Anomalie des zones profondes du cerveau – Laure Limongi
Grasset, 2015, 208
pages
« Ça commence comme un orage. »
Voilà un livre singulier et pas seulement
pour son sujet annoncé, l’algie vasculaire de la face, autrement dit une super
migraine, la « migraine du suicide » même, tellement ça vous fiche en
l’air. Pourtant, Anomalie des zones
profondes du cerveau est très loin du roman geignard et déprimant ; au
contraire, il est animé d’une force vitale étonnante.
« Il s’agit de vivre la maladie comme une
aventure… »
Ce roman
est en effet une aventure aussi bien
sur le fond que sur la forme, une épopée inédite qui enchante et transporte en
dépit d’un sujet douloureux.
Bien sûr l’auteur
évoque les questions communes autour de la maladie, une maladie qui plus est « invisible »

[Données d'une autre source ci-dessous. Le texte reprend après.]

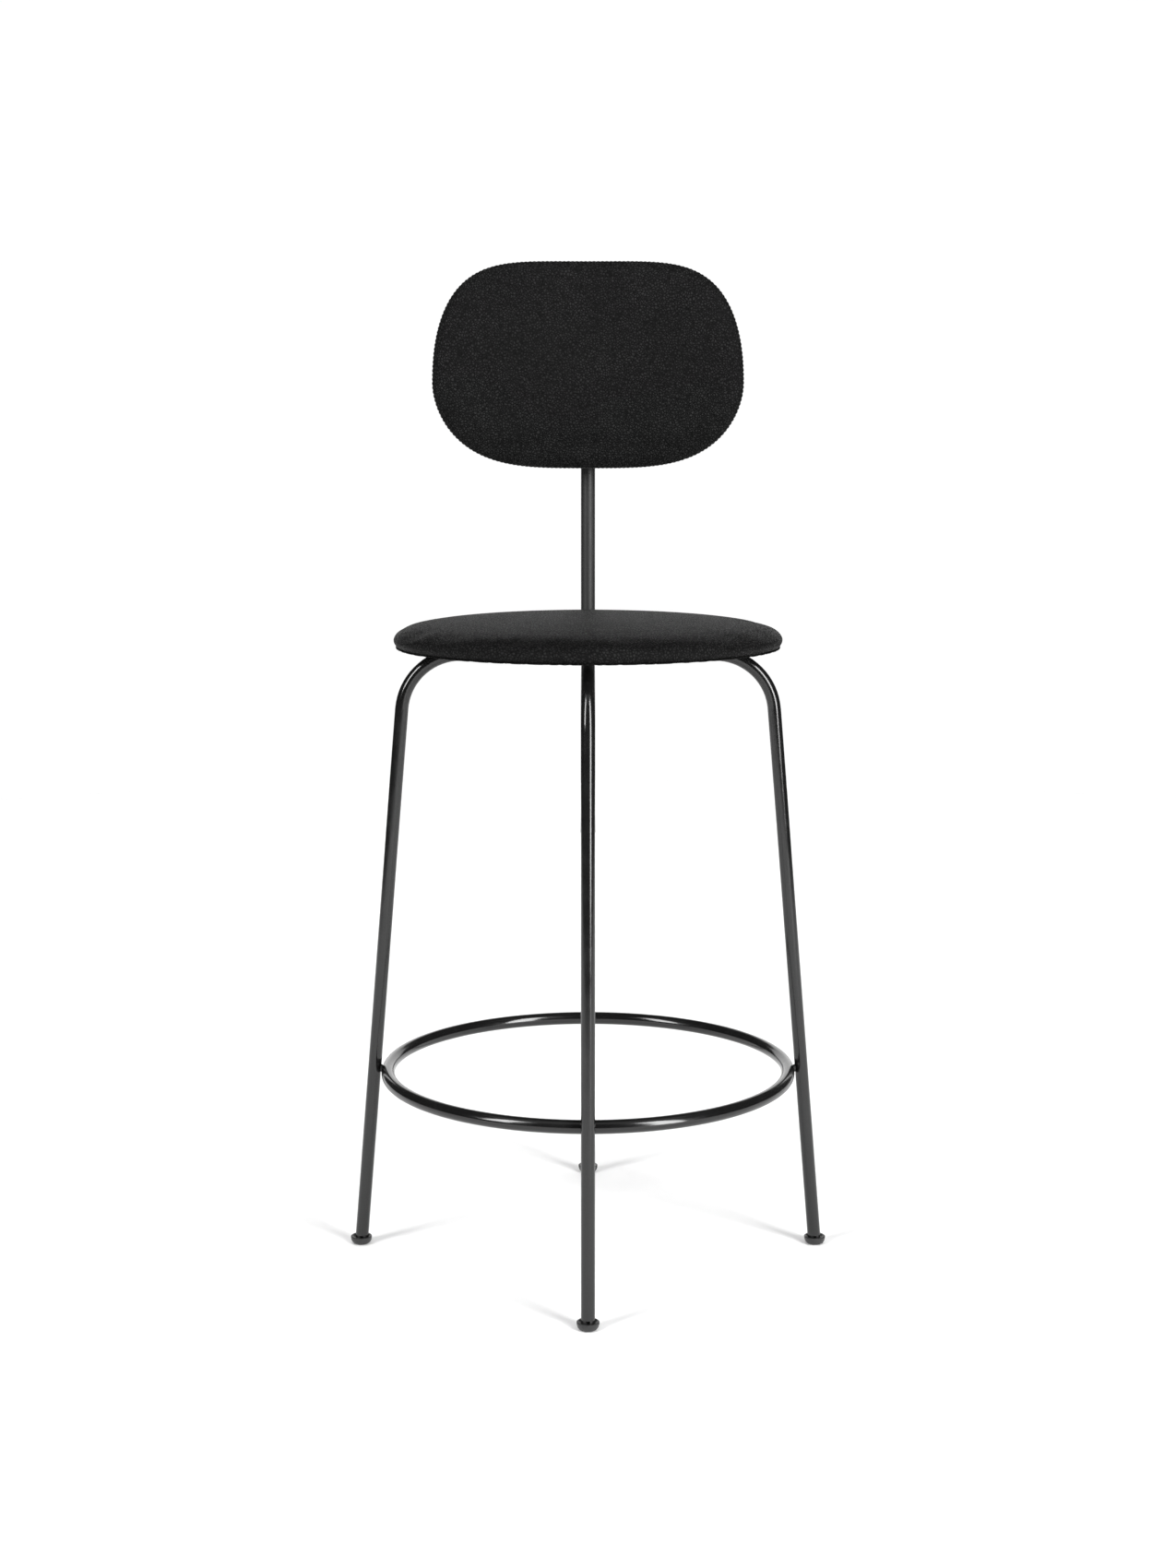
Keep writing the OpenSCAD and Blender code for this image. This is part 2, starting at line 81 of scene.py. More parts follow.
BACK_MID = Vector((0, 0.22342, 0.877))  # on the post's axis at the backrest's widest line
BACK_LEAN = math.radians(4)
BACK_W, BACK_UP, BACK_DOWN = 0.329, 0.1305, 0.0875
BACK_T = 0.032
BACK_CURVE = 0.7  # radius of the backrest's curve around the sitter
BACK_REAR = -POST_R - 0.003  # its rear face, from the post's axis
UPPER_POWERS = (2.23, 4.56)  # fullness of the sides, flatness of the edge
LOWER_POWERS = (1.8, 3.68)
CLOTH_FRAMES = 20  # length of the cloth simulation
WELD_STEP = 0.00028  # distance between points along a weld bead
WELD_RIPPLE = 0.0011
FLOOR_R = 3.2
BACK_FRAME = Matrix.Translation(BACK_MID) @ Matrix.Rotation(-BACK_LEAN, 4, "X")


# ---- Materials ----


def add(tree, kind, props=(), **inputs):
    """A shader node with its settings and the values or links of its named inputs."""
    node = tree.nodes.new("ShaderNode" + kind)
    for key, value in dict(props).items():
        setattr(node, key, value)
    for key, value in inputs.items():
        socket = node.inputs[key.replace("_", " ")]
        if isinstance(value, bpy.types.NodeSocket):
            tree.links.new(value, socket)
        else:
            socket.default_value = value
    return node


def mix(tree, kind, factor, a, b):
    """A colour blend, as kind says, of two colours or links."""
    node = add(tree, "Mix", {"data_type": "RGBA", "blend_type": kind})
    for index, value in ((0, factor), (6, a), (7, b)):
        if isinstance(value, bpy.types.NodeSocket):
            tree.links.new(value, node.inputs[index])
        else:
            node.inputs[index].default_value = value
    return node.outputs[2]


def maths(tree, operation, a, b=0.0, clamp=False):
    node = add(tree, "Math", {"operation": operation, "use_clamp": clamp})
    for index, value in ((0, a), (1, b)):
        if isinstance(value, bpy.types.NodeSocket):
            tree.links.new(value, node.inputs[index])
        else:
            node.inputs[index].default_value = value
    return node.outputs[0]


def spread(tree, value, low, high, to_low, to_high):
    """A link mapped smoothly from one range to another."""
    node = add(
        tree,
        "MapRange",
        {"interpolation_type": "SMOOTHSTEP"},
        Value=value,
        From_Min=low,
        From_Max=high,
        To_Min=to_low,
        To_Max=to_high,
    )
    return node.outputs[0]


def grey(level):
    return (level, level, level, 1)


def toned(tree, level, tone):
    """A grey of this level multiplied by a linked tone."""
    shade = add(tree, "CombineColor", Red=tone, Green=tone, Blue=tone).outputs[0]
    return mix(tree, "MULTIPLY", 1.0, grey(level), shade)


def start_material(name, **sockets):
    """A new material's tree, its shader and the object's coordinates in metres."""
    material = bpy.data.materials.new(name)
    material.use_nodes = True
    tree = material.node_tree
    shader = tree.nodes["Principled BSDF"]
    for key, value in sockets.items():
        shader.inputs[key.replace("_", " ")].default_value = value
    return material, tree, shader, add(tree, "TexCoord").outputs["Object"]


def finish_material(tree, shader, colour=None, roughness=None, height=None, depth=0.0001, strength=1.0):
    if colour is not None:
        tree.links.new(colour, shader.inputs["Base Color"])
    if roughness is not None:
        tree.links.new(roughness, shader.inputs["Roughness"])
    if height is not None:
        bump = add(tree, "Bump", Strength=strength, Distance=depth, Height=height)
        tree.links.new(bump.outputs[0], shader.inputs["Normal"])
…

pour les autres qui ne comprennent pas, pensent que vous exagérez, vous
conseillent de prendre un antalgique quelconque et de passer à autre chose.
« se cartographier comme un continent tout
juste découvert. »
Mais Laure
Limongi dépasse cette approche restreinte et nous propose une exploration originale qui, à partir d’une maladie peu
commune, digresse progressivement comme on fait des arpèges Les récits s’entremêlent,
dessinent une cartographie de l’humain soumis à la violence, celle de la maladie
certes mais pas seulement, la violence des traitements, de la médecine sans
imagination, celle que l’on fait à ceux qui sont différents quoi que désigne ce
terme, celle des hommes qui s’arrogent une supériorité sur le reste de la création
(qui n’est pourtant pas leur fait). L’humain jusqu’aux origines. C’est tout
sauf nombriliste.
« … se réapproprier son corps dans sa
magnifique imperfection. Et si, à la suite d’un Montaigne, nous redéfinissions
la santé comme acceptation souveraine de la maladie ? »
La
présentation des informations fait penser à un réseau neuronal qui relierait
dans un désordre factice des bribes de récits d’une malade, de données
scientifiques, géographiques, historiques, littéraires, de citations, etc. le
tout présenté avec originalité mais surtout une énergie qui vous fait tourner
les pages : j’aurais pu lire le roman d’une traite. L’auteur alterne les
moments émotionnels et ceux qui relèvent plus du reportage ou de l’enquête :
c’est efficace et passionnant, stimulant aussi, une « hache qui brise la mer gelée en nous » ; ce texte renouvelle
notre approche de la littérature en réinventant la forme.
L’auteur
réussit le pari de marier l’analytique au poétique car ce livre, c’est aussi un univers, un regard, une voix.
Ce roman a
dépassé toutes mes attentes ; c’est une perle, mon coup de cœur de cette rentrée littéraire, le livre que je voudrais faire lire à tout le monde. Il sort des
sentiers battus et nous fait vivre une autre expérience de la littérature. Il
vaut vraiment le détour : foncez !
Ce livre m’a été transmis par l’éditeur.